Copy the first line of the material below and every later line through the line containing "film_inset = 0.2; // [0.1:0.05:0.4]", without any other output.

- - - - - - -

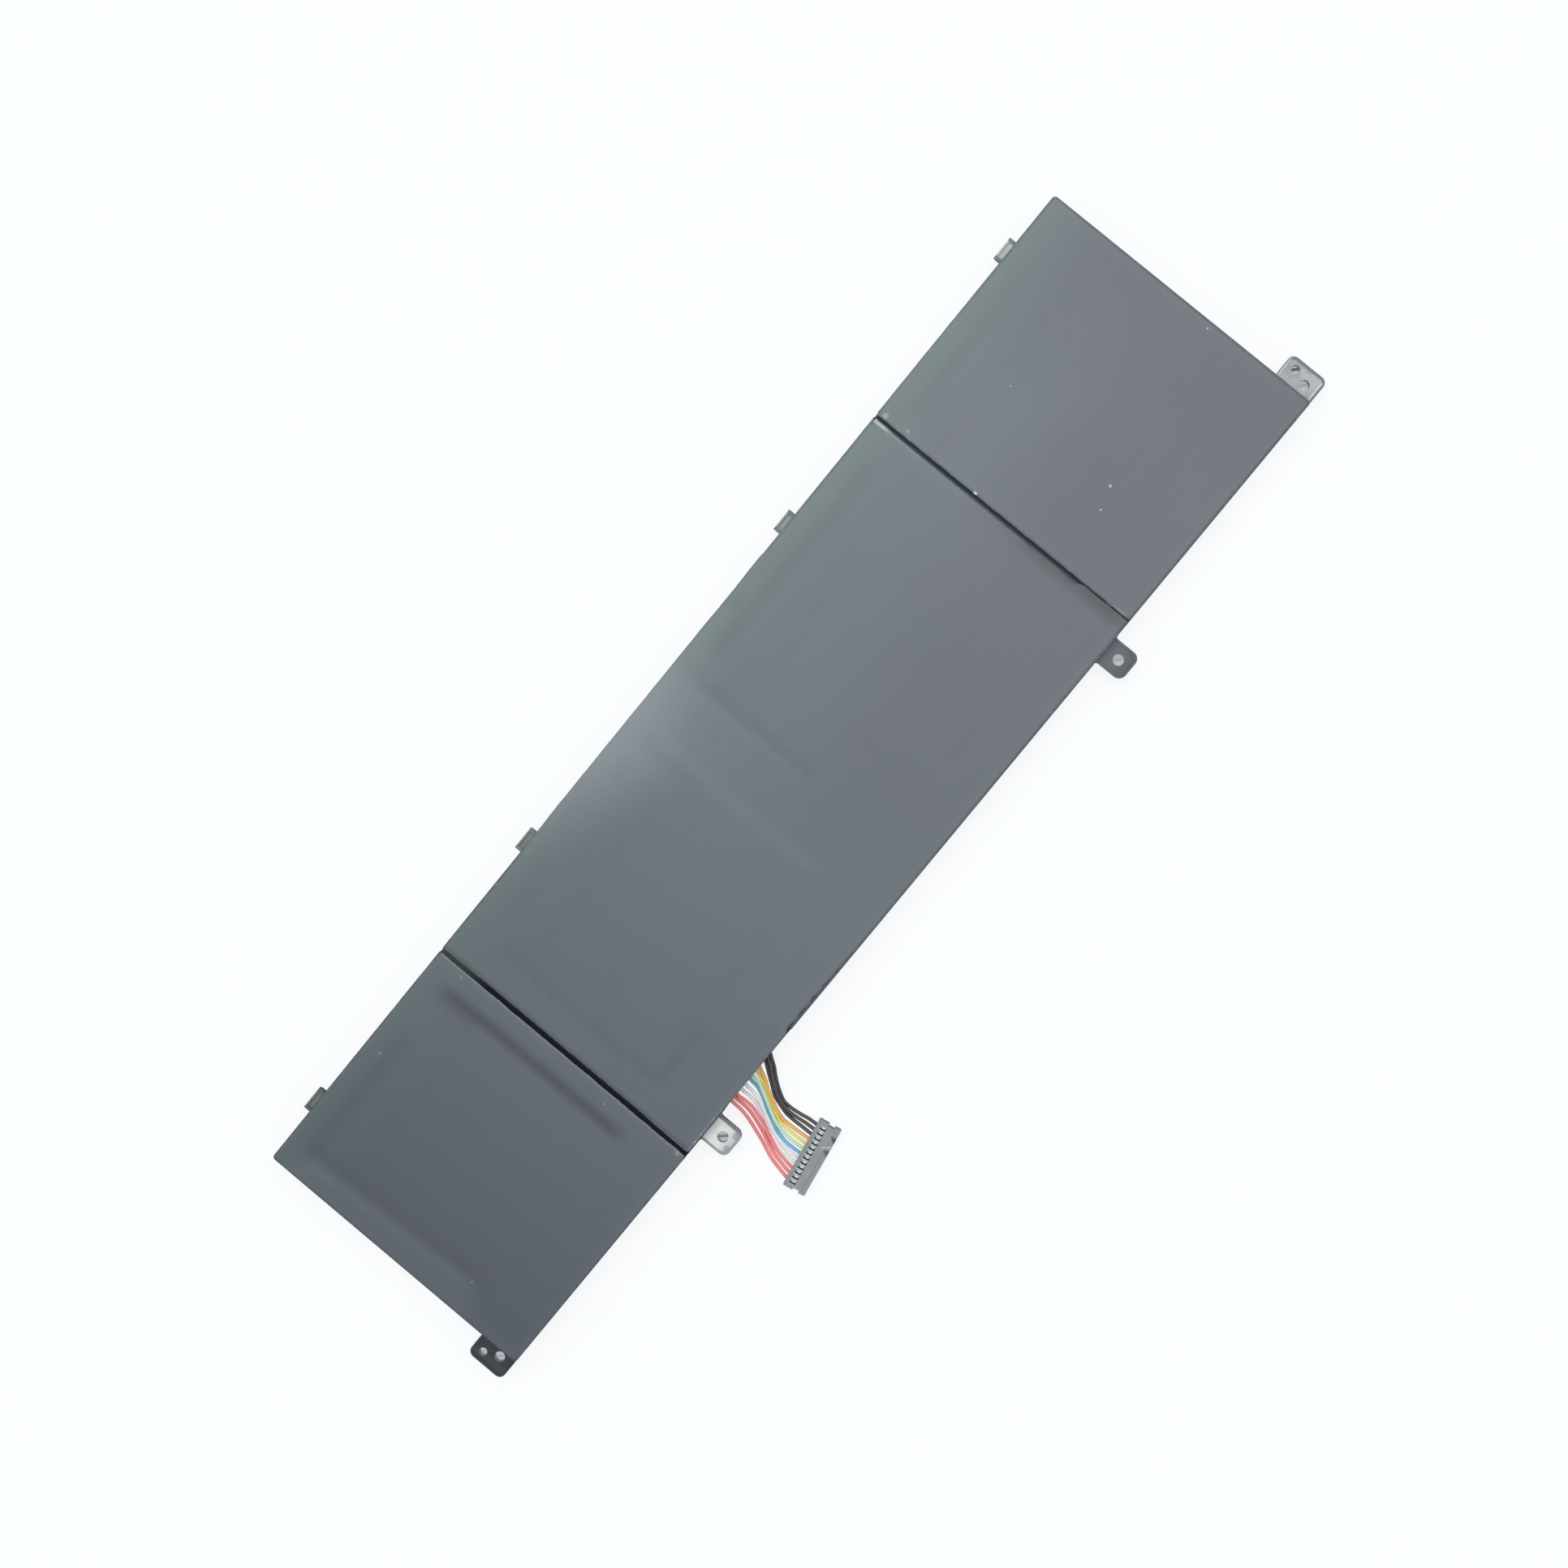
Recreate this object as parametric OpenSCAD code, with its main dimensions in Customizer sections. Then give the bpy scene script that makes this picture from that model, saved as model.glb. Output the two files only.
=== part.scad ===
// Flat notebook battery pack: a moulded frame that holds four pouch cells side by side, a protection
// board along one long edge, cover films in three panels on each face, and a twelve-wire lead with a plug.
// Millimetres. +Z is up towards the front films, +X runs along the pack, +Y points to the hooked edge.
// The origin is the centre of the body on its underside.

/* [Body] */
// Length of the body without its end lugs
body_len = 245.4; // [243:0.2:248]
// Width of the body without its hooks and side lugs
body_wid = 63.8; // [63.4:0.2:64.6]
// Thickness over both cover films
body_thk = 8; // [7.8:0.1:8.6]
// Thickness of a cover film
film_thk = 0.2; // [0.1:0.05:0.3]
// Wall thickness of the moulded frame
wall = 1.2; // [1:0.1:1.4]
// Radius of the frame's upright corners
corner_r = 0.8; // [0.4:0.1:1.1]
// Gap between a film's edge and the edge of the frame
film_inset = 0.2; // [0.1:0.05:0.4]

/* [Seams] */
// Distance of each seam from the middle of the pack
seam_x = 68.2; // [67.8:0.1:68.6]
// Width of the double rib under a seam
seam_rib = 3.4; // [3:0.1:3.8]
// Width of the groove that shows between two films
seam_gap = 1; // [0.8:0.1:1.2]
// Depth of that groove in the rib
seam_depth = 1.4; // [1:0.1:2]

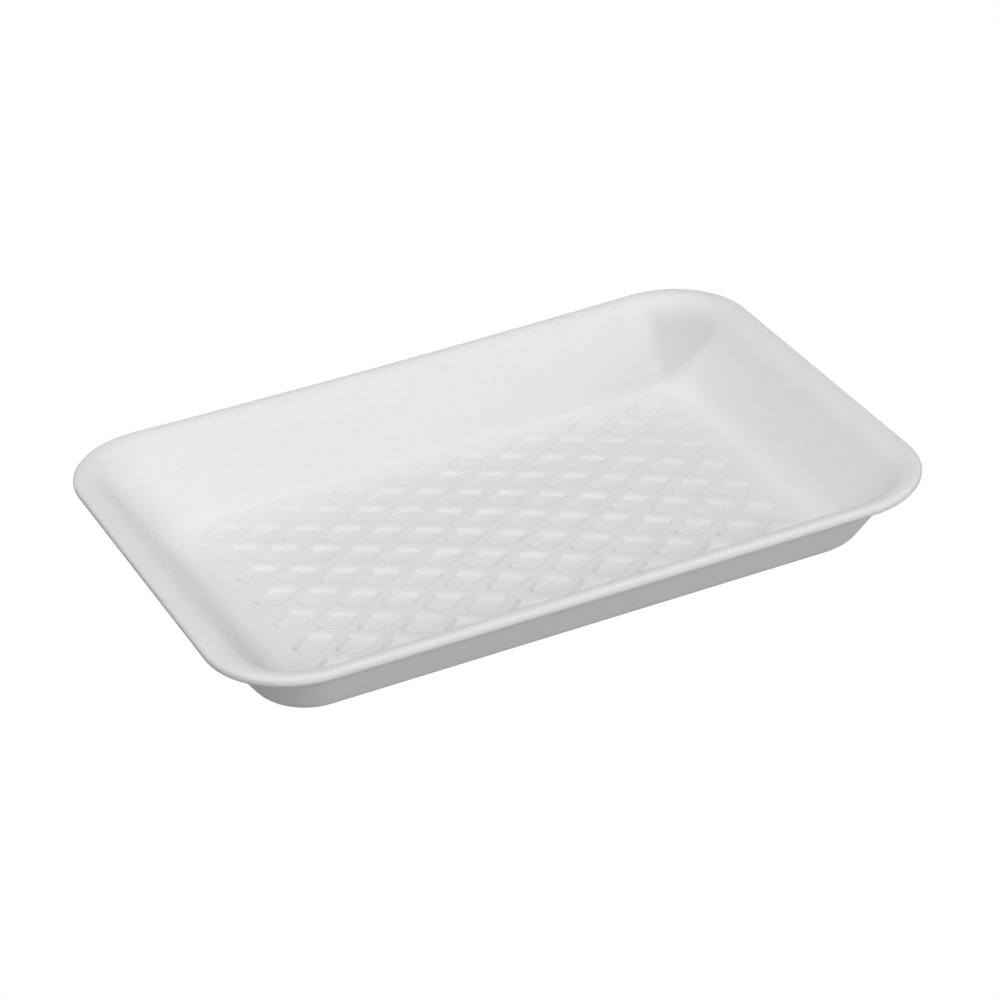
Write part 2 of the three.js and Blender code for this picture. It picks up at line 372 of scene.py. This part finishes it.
class Wire:
    """An output of a shader node. Arithmetic on a wire adds a Math node and gives that node's output."""

    def __init__(self, tree, socket=None):
        self.tree = tree
        self.socket = socket

    def node(self, kind, settings, sockets, output=0):
        """A new node's output, after its settings are made and its sockets are set or wired."""
        new = self.tree.nodes.new("ShaderNode" + kind)
        for name, value in settings.items():
            setattr(new, name, value)
        for name, value in sockets.items():
            if isinstance(value, Wire):
                self.tree.links.new(value.socket, new.inputs[name])
            else:
                new.inputs[name].default_value = value
        return Wire(self.tree, new.outputs[output] if new.outputs else None)

    def math(self, operation, first, second):
        """A Math node's output. Its two sockets share one name, so they go by number."""
        return self.node("Math", {"operation": operation}, {0: first, 1: second})

    def __add__(self, other):
        return self.math("ADD", self, other)

    def __sub__(self, other):
        return self.math("SUBTRACT", self, other)

    def __mul__(self, other):
        return self.math("MULTIPLY", self, other)

    def __rsub__(self, other):
        return self.math("SUBTRACT", other, self)

    __radd__ = __add__
    __rmul__ = __mul__


# The foam's skin: clouds and blotches in its white, each with finer octaves, and the swell of its cells
CLOUD_SIZE = 9 * MM
CLOUD_OCTAVES = 2
BLOTCH_SIZE = 2.2 * MM
BLOTCH_OCTAVES = 1
CELL_SIZE = 0.7 * MM
BLOTCH_RELIEF = 0.05 * MM
CELL_RELIEF = 0.03 * MM
FOAM_SHADE = 0.91
FOAM_LIGHT = 0.95
LEAST_ROUGHNESS = 0.5
ROUGHNESS_SPREAD = 0.2

# Painted shade in the dented corner, a grey wedge in the foam's tone: its apex seen from above, how its edges
# lean, and its top
SHADE_WEDGE_APEX = (75.6 * MM, 49.3 * MM)
SHADE_WEDGE_LEFT_LEAN = 0.2
SHADE_WEDGE_RIGHT_LEAN = 0.32
SHADE_WEDGE_EDGE_WIDTH = 6 * MM
SHADE_WEDGE_TOP = 16.5 * MM
SHADE_WEDGE_TOP_WIDTH = 6 * MM
PAINTED_CORNER_SHADE = 0.12


def ramp(value, start, end):
    """A soft step along 3t^2 - 2t^3, from 0 where the wire's value is start to 1 where it is end."""
    return value.node("MapRange", {"interpolation_type": "SMOOTHSTEP"}, {
        "Value": value, "From Min": start, "From Max": end})


def noise(place, size, octaves):
    """Soft noise from 0 to 1 with lumps of about the given size."""
    return place.node("TexNoise", {}, {"Vector": place, "Scale": 1 / size, "Detail": octaves})


def painted_corner_shade(place):
    """The mask of the painted shade in the dented corner: one in a wedge that opens from its apex towards the
    corner +X +Y, and zero outside. Its left edge runs to +Y and leans to +X, and its right edge runs to +X
    and leans to -Y. Three soft steps, over the two edges and down from the top, are multiplied."""
    x, y, z = (place.node("SeparateXYZ", {}, {"Vector": place}, axis) for axis in "XYZ")
    right = x - SHADE_WEDGE_APEX[0]
    back = y - SHADE_WEDGE_APEX[1]
    from_left_edge = right - SHADE_WEDGE_LEFT_LEAN * back
    from_right_edge = back + SHADE_WEDGE_RIGHT_LEAN * right
    return (
        ramp(from_left_edge, 0, SHADE_WEDGE_EDGE_WIDTH)
        * ramp(from_right_edge, 0, SHADE_WEDGE_EDGE_WIDTH)
        * ramp(z, SHADE_WEDGE_TOP + SHADE_WEDGE_TOP_WIDTH, SHADE_WEDGE_TOP)
    )


def foam_material():
    """White foam. Its tone goes from its darker to its lighter white with the mean of clouds and blotches,
    less the painted shade of the dented corner. Its relief, which the bump takes in metres, is the blotches
    less the cell walls, each times its own height."""
    material = bpy.data.materials.new("white_foam")
    material.use_nodes = True
    tree = material.node_tree
    tree.nodes.clear()
    place = Wire(tree).node("TexCoord", {}, {}, "Object")
    clouds = noise(place, CLOUD_SIZE, CLOUD_OCTAVES)
    blotches = noise(place, BLOTCH_SIZE, BLOTCH_OCTAVES)
    cell_walls = place.node("TexVoronoi", {"feature": "SMOOTH_F1"}, {"Vector": place, "Scale": 1 / CELL_SIZE})
    mottling = (FOAM_LIGHT - FOAM_SHADE) / 2 * (clouds + blotches)
    # The grey wedge taken off here is painted shade in the dented corner
    tone = FOAM_SHADE + mottling - PAINTED_CORNER_SHADE * painted_corner_shade(place)
    white = place.node("CombineColor", {}, {"Red": tone, "Green": tone, "Blue": tone})
    relief = BLOTCH_RELIEF * blotches - CELL_RELIEF * cell_walls
    skin = place.node("BsdfPrincipled", {}, {
        "Base Color": white,
        "Roughness": LEAST_ROUGHNESS + ROUGHNESS_SPREAD * clouds,
        "Normal": place.node("Bump", {}, {"Strength": 1, "Distance": 1, "Height": relief}),
    })
    place.node("OutputMaterial", {}, {"Surface": skin})
    return material


# The photograph's view, fitted to the tray: turned about Z, tilted, rolled and set back. The focal length
# and the picture's width are in pixels of the photograph, and the sensor's width in millimetres.
VIEW_TURN = radians(-22.83)
VIEW_TILT = radians(30.14)
VIEW_ROLL = radians(-4.36)
VIEW_SHIFT = np.array([-0.00296, 0.05297, 5.16])
FOCAL_PIXELS = 3863
PICTURE_PIXELS = 1000
SENSOR_WIDTH = 36


def place_camera():
    """The camera's own axes are right, down and forward, rolled about forward. VIEW_SHIFT is where the tray's
    origin is along them, in tray lengths."""
    back = np.array([sin(VIEW_TURN) * cos(VIEW_TILT), -cos(VIEW_TURN) * cos(VIEW_TILT), sin(VIEW_TILT)])
    right = np.cross(-back, (0, 0, 1))
    right /= np.linalg.norm(right)
    down = np.cross(-back, right)
    turned_right = cos(VIEW_ROLL) * right - sin(VIEW_ROLL) * down
    turned_down = sin(VIEW_ROLL) * right + cos(VIEW_ROLL) * down
    axes = np.array([turned_right, turned_down, -back])
    lens = bpy.data.cameras.new("camera")
    lens.sensor_width = SENSOR_WIDTH
    lens.lens = FOCAL_PIXELS / PICTURE_PIXELS * SENSOR_WIDTH
    camera = bpy.data.objects.new("camera", lens)
    bpy.context.scene.collection.objects.link(camera)
    turn = Matrix((turned_right, -turned_down, back)).transposed().to_4x4()
    camera.matrix_world = Matrix.Translation(-axes.T @ VIEW_SHIFT * LENGTH) @ turn
    bpy.context.scene.camera = camera


# The studio, in metres. The floor and the surroundings look white to the camera, but the tray gets only
# these glows from them.
WHITE = (1, 1, 1, 1)
FLOOR_HALF_WIDTH = 3
FLOOR_GLOW = 0.23
SURROUNDINGS_GLOW = 0
LAMP_WIDTH = 1.6
LAMP_DISTANCE = 2.5


def fill_white(tree, kind, output, glow):
    """Plain white for the camera, and a dimmer white, of the strength glow, for all that it shines on. The
    Mix Shader's sockets, which share a name, are its factor and its two shaders."""
    tree.nodes.clear()
    for_camera = Wire(tree).node("LightPath", {}, {}, "Is Camera Ray")
    dim = for_camera.node(kind, {}, {"Color": WHITE, "Strength": glow})
    plain = for_camera.node(kind, {}, {"Color": WHITE, "Strength": 1})
    surface = for_camera.node("MixShader", {}, {0: for_camera, 1: dim, 2: plain})
    for_camera.node(output, {}, {"Surface": surface})


def make_stage():
    """A square floor."""
    corners = FLOOR_HALF_WIDTH * np.array([(-1, -1, 0), (1, -1, 0), (1, 1, 0), (-1, 1, 0)])
    floor = new_mesh("floor", corners, np.array([(0, 1, 2, 3)]))
    material = bpy.data.materials.new("pale_floor")
    material.use_nodes = True
    fill_white(material.node_tree, "Emission", "OutputMaterial", FLOOR_GLOW)
    floor.data.materials.append(material)


def hang_lamp(name, turn, height, watts):
    """A round soft lamp that faces the tray: turn is the angle from the front towards +X, and height the
    angle above the floor, both in degrees."""
    turn, height = radians(turn), radians(height)
    way = Vector((sin(turn) * cos(height), -cos(turn) * cos(height), sin(height)))
    light = bpy.data.lights.new(name, "AREA")
    light.shape = "DISK"
    light.size = LAMP_WIDTH
    light.energy = watts
    lamp = bpy.data.objects.new(name, light)
    bpy.context.scene.collection.objects.link(lamp)
    lamp.location = way * LAMP_DISTANCE
    lamp.rotation_euler = way.to_track_quat("Z", "Y").to_euler()
    lamp.visible_camera = False


def light_studio():
    """Soft light from high behind the tray, from the front and the front left, and low from the right, the
    front and the left. Each lamp's strength is in watts."""
    world = bpy.data.worlds.new("studio")
    bpy.context.scene.world = world
    world.use_nodes = True
    fill_white(world.node_tree, "Background", "OutputWorld", SURROUNDINGS_GLOW)
    hang_lamp("high_back_lamp", turn=180, height=64, watts=30)
    hang_lamp("front_lamp", turn=0, height=38, watts=8)
    hang_lamp("front_left_lamp", turn=-45, height=38, watts=18)
    hang_lamp("low_right_lamp", turn=45, height=12, watts=22)
    hang_lamp("low_front_lamp", turn=0, height=12, watts=10)
    hang_lamp("low_left_lamp", turn=-90, height=12, watts=4)


tray = make_tray()
tray.data.materials.append(foam_material())
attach(tray, "root")
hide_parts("tray")

make_stage()
place_camera()
light_studio()
bpy.context.scene.view_settings.view_transform = "Standard"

- - - - - - -

- **COMPLETED TASK**:
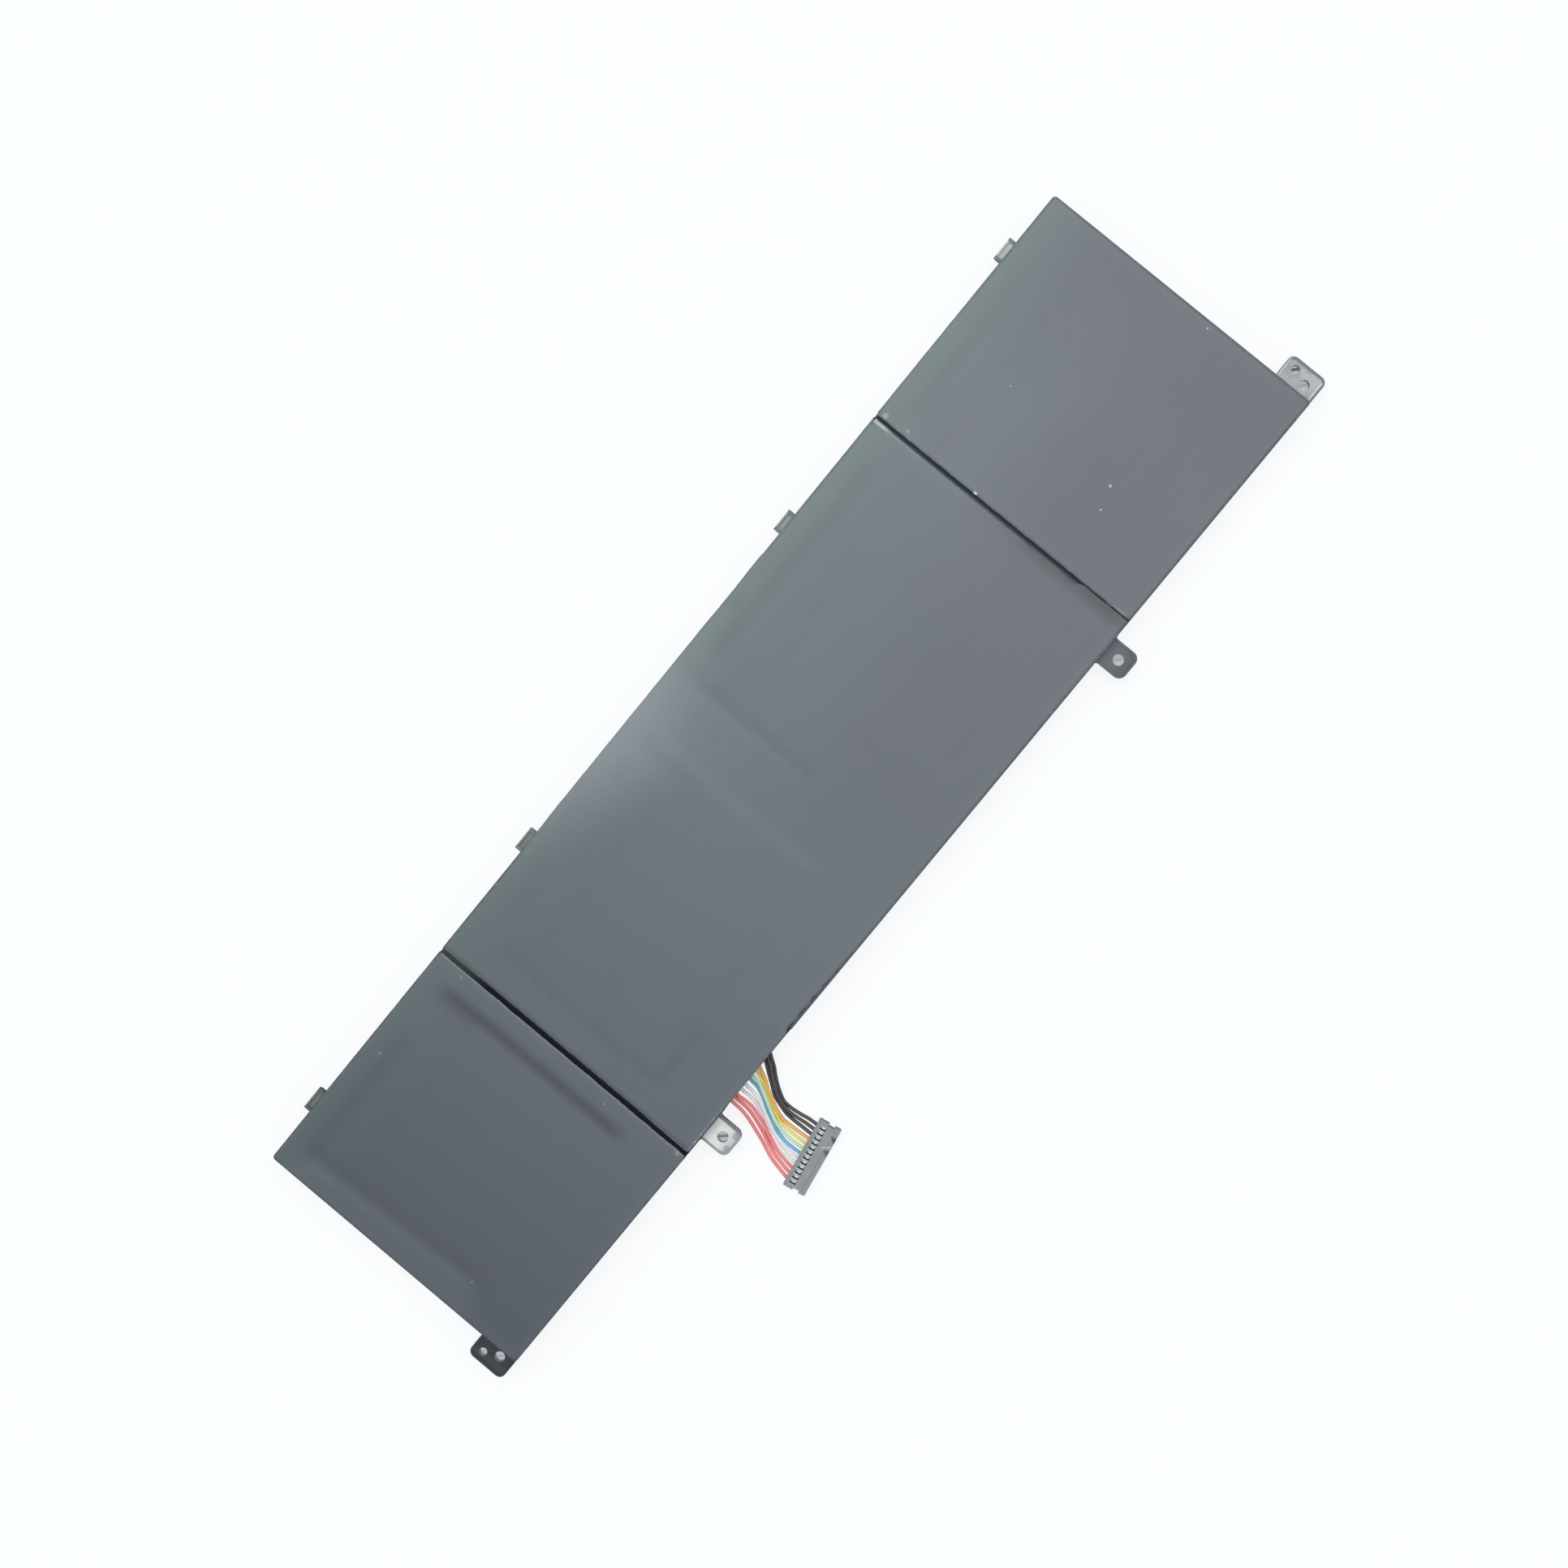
Recreate this object as parametric OpenSCAD code, with its main dimensions in Customizer sections. Then give the bpy scene script that makes this picture from that model, saved as model.glb. Output the two files only.
=== part.scad ===
// Flat notebook battery pack: a moulded frame that holds four pouch cells side by side, a protection
// board along one long edge, cover films in three panels on each face, and a twelve-wire lead with a plug.
// Millimetres. +Z is up towards the front films, +X runs along the pack, +Y points to the hooked edge.
// The origin is the centre of the body on its underside.

/* [Body] */
// Length of the body without its end lugs
body_len = 245.4; // [243:0.2:248]
// Width of the body without its hooks and side lugs
body_wid = 63.8; // [63.4:0.2:64.6]
// Thickness over both cover films
body_thk = 8; // [7.8:0.1:8.6]
// Thickness of a cover film
film_thk = 0.2; // [0.1:0.05:0.3]
// Wall thickness of the moulded frame
wall = 1.2; // [1:0.1:1.4]
// Radius of the frame's upright corners
corner_r = 0.8; // [0.4:0.1:1.1]
// Gap between a film's edge and the edge of the frame
film_inset = 0.2; // [0.1:0.05:0.4]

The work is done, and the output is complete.